The Big Crunch

crunchcoverPete Hautman’s latest, The Big Crunch, is not the kind of love story you’d expect when someone says it’s a love story.  June and Wes are an unlikely couple, both to themselves and to the reader.  June’s parents drag her from city to city every year when her dad changes jobs, so she never has much time or inclination to make any real connections that will have to be dropped and forgotten.  She’s developed a jaded stance that allows her to observe her life and remain aloof and safe from emotional attachments.  Wes thinks of himself as a “semi-cool semi-geek” who at the start of junior year broke up with his girlfriend for reasons he can’t quite explain to himself or anyone else.  He knows that the “connection” wasn’t really there and he’s pretty set on remaining free from any emotional entanglements for the rest of the year.
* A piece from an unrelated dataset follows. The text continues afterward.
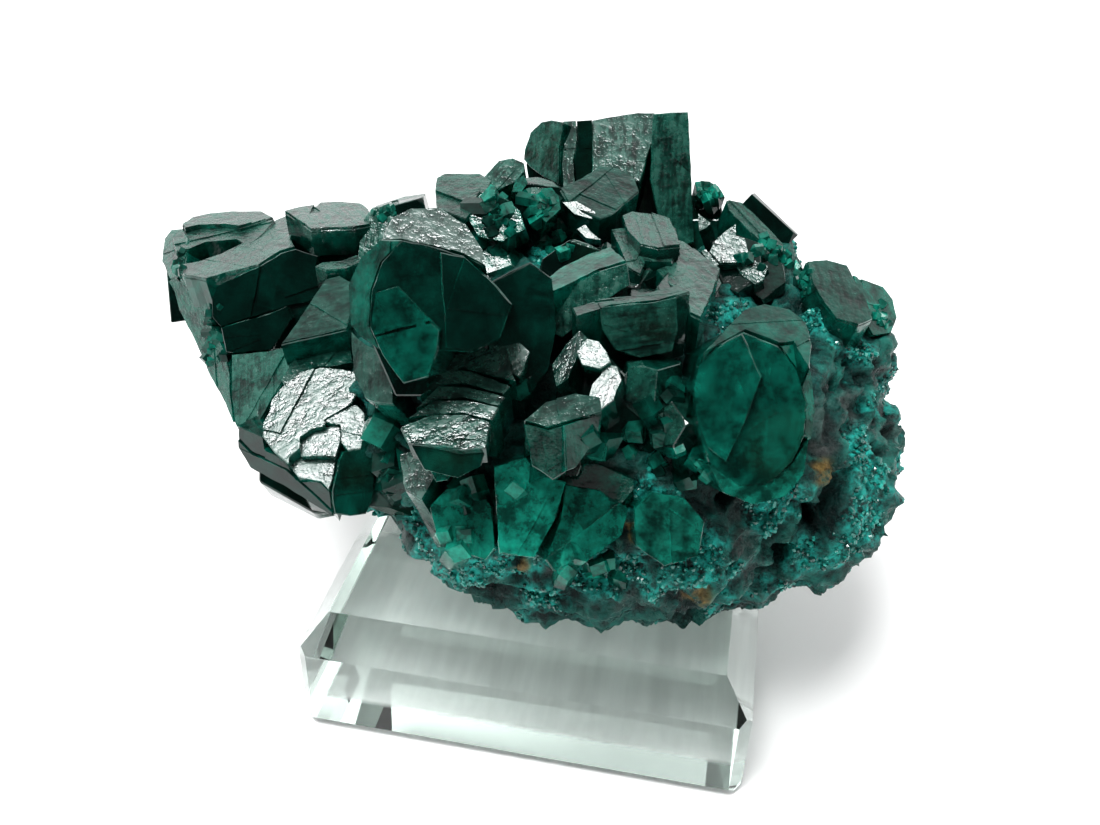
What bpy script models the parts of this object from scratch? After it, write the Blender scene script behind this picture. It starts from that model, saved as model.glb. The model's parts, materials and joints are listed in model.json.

As June and Wes go through the fall of junior year, their paths cross occasionally and every time they do, each feels something within themselves that they can’t figure out.  Both are resistant to the idea of attraction, preferring to find distraction in other places and people.  But when the possibility arises that June and her parents may stay in Minneapolis long term, June takes a chance and acts on the chemistry she feels towards Wes.  Their chance at romance, and perhaps love, is cut short when June’s dad takes a job in Omaha, and June must leave again. What follows is a long cold winter and spring when June and Wes long for each other and eventually have a hidden, long distance relationship.  When summer comes they finally find a way to be together and experience their relationship as they both hoped it would be.

Hautman’s dual narrators, Wes and June, weave a complete and well-rounded story about that first real, intense relationship; the one that comes along maybe once in a lifetime and against which all other relationships afterward are compared.  June and Wes’ voices and perspectives are distinct, honest, and fully developed and it’s easy for the reader to identify with and feel a connection to both characters.  The pacing is slow but that works perfectly against the backdrop of a long Minnesota winter and two people who seem to afraid of their own hopes and desires.  It’s a refreshing twist on a genre that should appeal to both guys and girls.